Why should not poetry, now that it has so honestly scraped itself free from certain falsities, the wreckage of the great Victorian age, now that it has so sincerely gone down into the mind of the poet and verified its outlines--a work of renovation that has to be done from time to time and was certainly needed, for bad poetry is almost always the result of forgetting oneself--all becomes distorted and impure if you lose sight of that central reality--now, I say, that poetry has done all this, why should it not once more open its eyes, look out of the window and write about other people? Two or three hundred years ago you were always writing about other people. Your pages were crammed with characters of the most opposite and various kinds--Hamlet, Cleopatra, Falstaff. Not only did we go to you for drama, and for the subtleties of human character, but we also went to you, incredible though this now seems, for laughter. You made us roar with laughter. Then later, not more than a hundred years ago, you were lashing our follies, trouncing our hypocrisies, and dashing off the most brilliant of satires. You were Byron, remember; you wrote “Don Juan.” You were Crabbe also; you took the most sordid details of the lives of peasants for your theme. Clearly therefore you have it in you to deal with a vast variety of subjects; it is only a temporary necessity that has shut you up in one room, alone, by yourself.

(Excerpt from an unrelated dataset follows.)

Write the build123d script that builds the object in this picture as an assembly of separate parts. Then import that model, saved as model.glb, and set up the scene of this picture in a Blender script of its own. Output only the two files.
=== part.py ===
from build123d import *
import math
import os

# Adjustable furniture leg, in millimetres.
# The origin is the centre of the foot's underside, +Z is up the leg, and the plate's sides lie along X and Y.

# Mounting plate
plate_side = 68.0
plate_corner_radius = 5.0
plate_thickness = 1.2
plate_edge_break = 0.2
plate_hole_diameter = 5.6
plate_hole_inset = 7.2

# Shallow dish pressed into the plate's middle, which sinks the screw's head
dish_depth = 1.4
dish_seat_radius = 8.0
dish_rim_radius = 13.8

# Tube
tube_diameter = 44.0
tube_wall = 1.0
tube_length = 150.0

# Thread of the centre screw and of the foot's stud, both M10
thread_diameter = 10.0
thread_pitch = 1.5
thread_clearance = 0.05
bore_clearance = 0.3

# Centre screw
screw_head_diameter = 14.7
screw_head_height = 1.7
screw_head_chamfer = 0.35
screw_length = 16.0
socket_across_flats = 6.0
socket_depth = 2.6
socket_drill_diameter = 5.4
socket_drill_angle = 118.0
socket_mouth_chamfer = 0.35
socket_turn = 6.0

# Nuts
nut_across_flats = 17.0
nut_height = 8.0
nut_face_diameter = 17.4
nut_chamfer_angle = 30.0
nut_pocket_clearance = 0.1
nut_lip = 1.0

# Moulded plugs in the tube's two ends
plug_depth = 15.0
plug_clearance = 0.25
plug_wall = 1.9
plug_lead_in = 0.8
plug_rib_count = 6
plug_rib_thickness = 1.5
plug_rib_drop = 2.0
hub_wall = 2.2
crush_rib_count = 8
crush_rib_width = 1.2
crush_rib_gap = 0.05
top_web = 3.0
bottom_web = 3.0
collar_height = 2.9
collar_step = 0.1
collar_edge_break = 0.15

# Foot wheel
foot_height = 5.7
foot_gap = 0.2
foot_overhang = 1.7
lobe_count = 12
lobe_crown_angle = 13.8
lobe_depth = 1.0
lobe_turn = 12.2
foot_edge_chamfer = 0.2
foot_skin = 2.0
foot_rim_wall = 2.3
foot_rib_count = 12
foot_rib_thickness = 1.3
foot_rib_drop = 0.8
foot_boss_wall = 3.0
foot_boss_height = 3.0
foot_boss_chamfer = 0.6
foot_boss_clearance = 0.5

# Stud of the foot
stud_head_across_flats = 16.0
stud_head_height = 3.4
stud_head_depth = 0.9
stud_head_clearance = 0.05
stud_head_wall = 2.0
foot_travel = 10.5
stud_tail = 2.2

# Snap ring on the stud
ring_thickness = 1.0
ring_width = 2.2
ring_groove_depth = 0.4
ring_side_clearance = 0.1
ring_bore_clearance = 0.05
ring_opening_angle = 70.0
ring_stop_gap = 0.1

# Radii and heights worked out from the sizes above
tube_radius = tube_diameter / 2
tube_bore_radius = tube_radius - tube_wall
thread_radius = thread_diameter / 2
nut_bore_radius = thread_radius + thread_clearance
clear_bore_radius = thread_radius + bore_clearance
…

But how are you going to get out, into the world of other people? That is your problem now, if I may hazard a guess--to find the right relationship, now that you know yourself, between the self that you know and the world outside. It is a difficult problem. No living poet has, I think, altogether solved it. And there are a thousand voices prophesying despair. Science, they say, has made poetry impossible; there is no poetry in motor cars and wireless. And we have no religion. All is tumultuous and transitional. Therefore, so people say, there can be no relation between the poet and the present age. But surely that is nonsense. These accidents are superficial; they do not go nearly deep enough to destroy the most profound and primitive of instincts, the instinct of rhythm. All you need now is to stand at the window and let your rhythmical sense open and shut, open and shut, boldly and freely, until one thing melts in another, until the taxis are dancing with the daffodils, until a whole has been made from all these separate fragments. I am talking nonsense, I know. What I mean is, summon all your courage, exert all your vigilance, invoke all the gifts that Nature has been induced to bestow. Then let your rhythmical sense wind itself in and out among men and women, omnibuses, sparrows--whatever come along the street--until it has strung them together in one harmonious whole. That perhaps is your task--to find the relation between things that seem incompatible yet have a mysterious affinity, to absorb every experience that comes your way fearlessly and saturate it completely so that your poem is a whole, not a fragment; to re-think human life into poetry and so give us tragedy again and comedy by means of characters not spun out at length in the novelist’s way, but condensed and synthesised in the poet’s way--that is what we look to you to do now.